Linux supercomputing company Linux Networx announced today that the High Performance Computing Modernization Program at the US Department of Defense has placed the largest single order for Linux supercomputers in the company's history.

The purchase of five supercomputers increases the Army Research Laboratory Major Shared Resource Centre's computing capability to over 80 trillion floating-point operations, making it one of the largest computing centres within the Department of Defense.

The Department of Defense will purchase three Advanced Technology Clusters (ATC) and one LS-1, and an additional LS-1 for Dugway Proving Ground.

The Linux supercomputers are part of the Technology Insertion 2006 initiative to modernise the Department's high performance computing capabilities.

The three Linux Networx ATCs will be installed at the Army Research Laboratory this summer. The most powerful is expected to be ranked in the top 20 of the world's most powerful computer systems.

It is a 1,122-compute node supercomputer with 4,488 mid-voltage 3.2GHz Intel Dempsey cores for computation. This system will increase the Army Research Laboratory computational capability by more than 28.7 TFLOPs.

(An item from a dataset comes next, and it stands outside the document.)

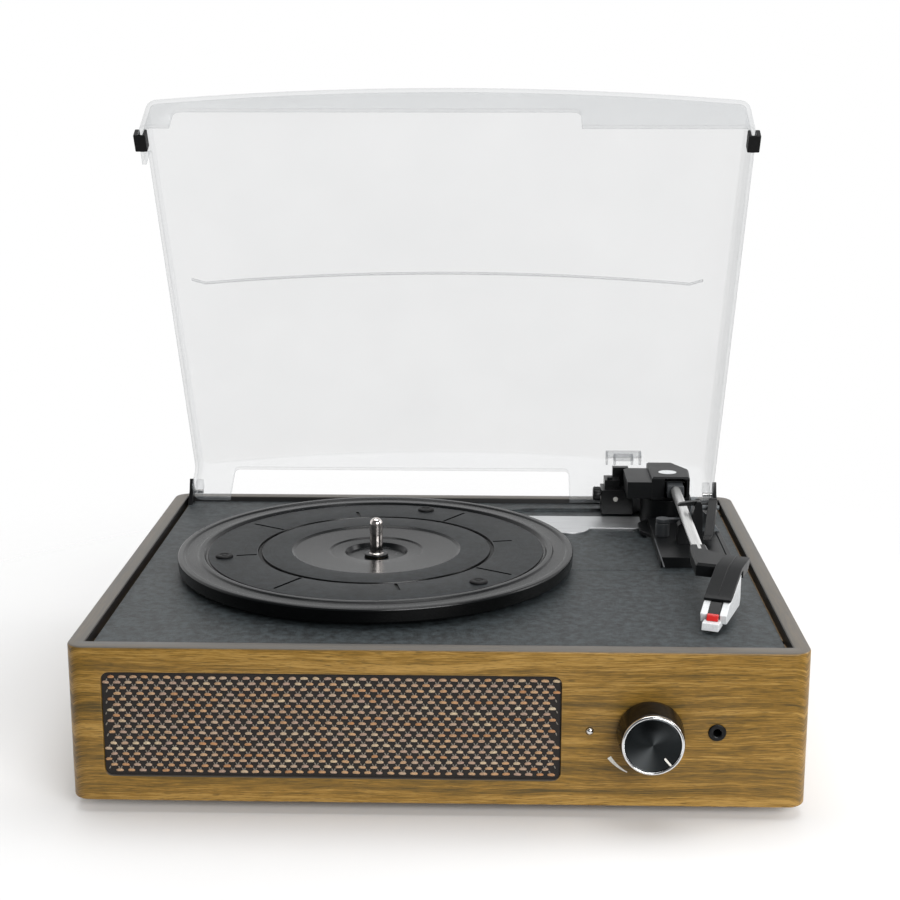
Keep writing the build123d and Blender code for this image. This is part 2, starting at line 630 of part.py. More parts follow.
turned_piece(rod(1.5, -9.5, 12.8), (PIVOT_X, PIVOT_Y, TILT_Z), (1, 0, 0), "arm_pivot_pin")

# ---- tonearm, built in its own slightly drooping frame ------------------------------------
droop = math.radians(ARM_DROOP)
ARM = Plane(origin=(0, PIVOT_Y, TILT_Z), x_dir=(1, 0, 0),
            z_dir=(0, -math.sin(droop), math.cos(droop)))
ARM_FORWARD = Plane(origin=(ARM_X, PIVOT_Y, TILT_Z), x_dir=(1, 0, 0), z_dir=-ARM.y_dir)


def arm_level(height):
    """A plane level with the arm, this far above its tilt axis."""
    return ARM.offset(height)


def arm_section(distance):
    """A plane across the arm tube, this far in front of the tilt axis."""
    return ARM_FORWARD.offset(distance)


with BuildPart() as arm_carrier:
    with BuildSketch(arm_section(-10)):
        with Locations((0, -0.5)):
            Rectangle(10.4, 8.2)
    extrude(amount=21)
    with BuildSketch(arm_section(-17)):
        with Locations((-3.2, 0)):
            Rectangle(8.6, 6.8)
    extrude(amount=7.5)
    with BuildSketch(Plane.YZ.offset(PIVOT_X - 10)):
        with Locations((PIVOT_Y, TILT_Z)):
            Circle(1.5 + RUNNING)
    extrude(amount=20, mode=Mode.SUBTRACT)
    with BuildSketch(arm_section(6)):
        Circle(TUBE_R + 0.02)
    extrude(amount=6, mode=Mode.SUBTRACT)
save(arm_carrier, "arm_carrier")

TUBE_END = 131.6
with BuildPart() as arm_tube:
    with BuildSketch(arm_section(6.2)):
        Circle(TUBE_R)
        Circle(TUBE_R - 0.6, mode=Mode.SUBTRACT)
    extrude(amount=TUBE_END + 8 - 6.2)
save(arm_tube, "arm_tube")

with BuildPart() as arm_boot:
    with BuildSketch(arm_section(11.2)):
        with Locations((0, -0.4)):
            RectangleRounded(9.8, 7.4, 1.2)
        Circle(TUBE_R + 0.02, mode=Mode.SUBTRACT)
    extrude(amount=9.6)
    chamfer(arm_boot.faces().sort_by(Axis.Y)[0].outer_wire().edges(), 0.3)
save(arm_boot, "arm_boot")

# headshell frame: origin at the middle of its rear edge, x to the right, y to the rear
skew = math.radians(HEAD_OFFSET_ANGLE)
HEAD_ORIGIN = ARM.from_local_coords(Vector(150.6, -153.0, 3.2))
HEAD_RIGHT = ARM.from_local_coords(Vector(math.cos(skew), -math.sin(skew), 0)) - ARM.origin
HEAD = Plane(origin=HEAD_ORIGIN, x_dir=HEAD_RIGHT, z_dir=ARM.z_dir)
HEAD_SIDE = Plane(origin=HEAD_ORIGIN, x_dir=-HEAD.y_dir, z_dir=-HEAD.x_dir)
HEAD_W = 13.4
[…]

The system will also have 112 3.46GHz cores (28 nodes) for log-in, storage and administration with 9.4TB of memory and 260TB (raw) of disk. All nodes will communicate via a 4X DDR (20Gbps) Infiniband network with 10GigE uplink capability. The 3.2 GHz mid voltage chips were selected for the compute nodes due to their thermal efficiency.

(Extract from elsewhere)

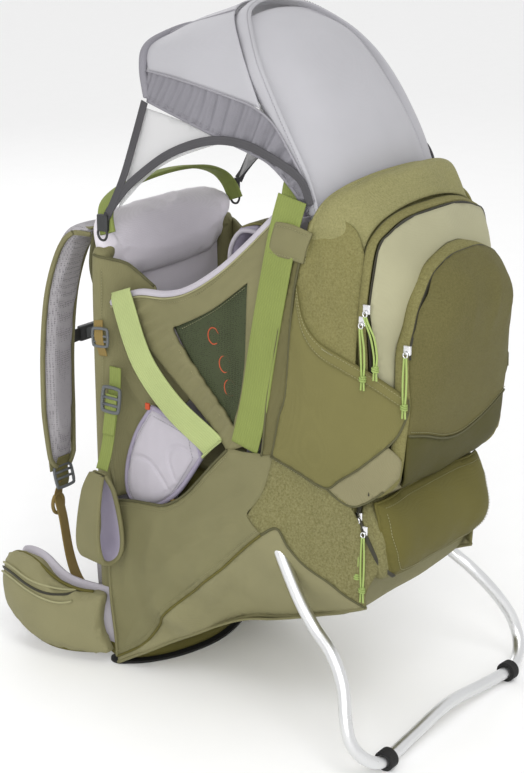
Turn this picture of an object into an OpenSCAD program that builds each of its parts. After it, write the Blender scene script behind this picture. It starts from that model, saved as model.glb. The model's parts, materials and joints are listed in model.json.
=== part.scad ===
// Child carrier backpack: a tube frame with a fold-out stand, a cockpit seat,
// a wearer's harness, a rear luggage pack and a plug-in sunshade.
// +X is the wearer's left, -Y is forward for both people, +Z is up.
// The origin is on the floor, under the middle of the carrier's footprint.

/* [Frame] */
// Distance between the two front uprights, centre to centre
frame_w = 260; // [250:2:270]
// Height of the front uprights
frame_h = 610; // [580:5:630]
// Diameter of the frame's tube
frame_d = 16; // [14:1:18]
// Distance of the front uprights ahead of the origin
frame_front = 168; // [160:1:175]

/* [Stand] */
// Diameter of the folding stand's tube
stand_d = 16.5; // [14:0.5:18]
// Outer diameter of the rubber feet on the stand's bar
foot_d = 27; // [24:1:30]
// Diameter of the stand's pivot pins
pin_d = 8; // [6:1:9]

/* [Harness] */
// Distance between the two shoulder straps, centre to centre
strap_gap = 170; // [150:5:190]
// Width of a shoulder strap's pad
strap_w = 62; // [50:2:70]
// Width of the wide side webbing
web_w = 30; // [20:1:34]
// Thickness of all webbing
web_t = 2.5; // [2:0.5:3]

/* [Pack] */
// Half of the luggage pack's width at its widest
pack_hw = 147; // [135:1:149]
// Depth from the pack's front face to its rearmost point
pack_depth = 211; // [200:1:215]

/* [Sunshade] */
// Diameter of the sunshade's poles
pole_d = 8; // [6:1:9]
// Distance between the two pole sockets, centre to centre
pole_gap = 250; // [246:2:252]

/* [Hidden] */

frame_r = frame_d / 2;
stand_r = stand_d / 2;
pin_r = pin_d / 2;
pole_r = pole_d / 2;
half_w = frame_w / 2;
run_gap = 0.05;
pivot_y = 100;
pivot_z = 318;
pivot_x = 143;
pack_front = 340 - pack_depth;
$fn = 32;

// --- Colours ---
olive = "#6f7548";
heather = "#6b7140";
lime = "#86a443";
lilac = "#b9b7c4";
mesh_grey = "#8d8f92";
shade_grey = "#bdbec2";
metal = "#c9ccd0";
black = "#232425";

// --- Curves and swept shapes ---
function at(P, i) = P[max(0, min(len(P) - 1, i))];

// A point of the smooth curve between b and c, with neighbours a and d
function between(a, b, c, d, t) =
  0.5 * (2 * b + (c - a) * t + (2 * a - 5 * b + 4 * c - d) * t * t + (3 * b - a - 3 * c + d) * t * t * t);

// A smooth curve through all points of P, with n steps in each gap
function curve(P, n) = [
  for (i = [0 : len(P) - 2]) for (k = [0 : n - 1])
    between(at(P, i - 1), P[i], P[i + 1], at(P, i + 2), k / n),
  P[len(P) - 1]];

function unit(v) = v / norm(v);
function heading(C, i) = unit(at(C, i + 1) - at(C, i - 1));
function flip(p) = [-p[0], p[1], p[2]];

// A route given for x >= 0 and ending on x = 0, carried on to its mirror image
function both_sides(P) = concat(P, [for (i = [len(P) - 2 : -1 : 0]) flip(P[i])]);

// Rings of a round or flat section: a is the half size along "across", b the other half size
function rings(C, a, b, across, sides) = [
  for (i = [0 : len(C) - 1])
    let (t = heading(C, i), v = unit(cross(t, across)), u = cross(v, t))
      sides == 4
        ? [for (s = [[1, 1], [-1, 1], [-1, -1], [1, -1]]) C[i] + s[0] * a * u + s[1] * b * v]
        : [for (k = [0 : sides - 1]) C[i] + a * cos(360 * k / sides) * u + b * sin(360 * k / sides) * v]];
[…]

A second system is also expected to be ranked in the top 20 of the world's most powerful computer systems. An 842-compute node ATC, it will comprise 3,368 mid-voltage 3.2GHz Intel Dempsey cores for computation. The system will increase the computational capability by more than 21.5 TFLOPS.

The third system is a 68-core test and development system with 7TB of disks to be delivered in advance of the other two systems.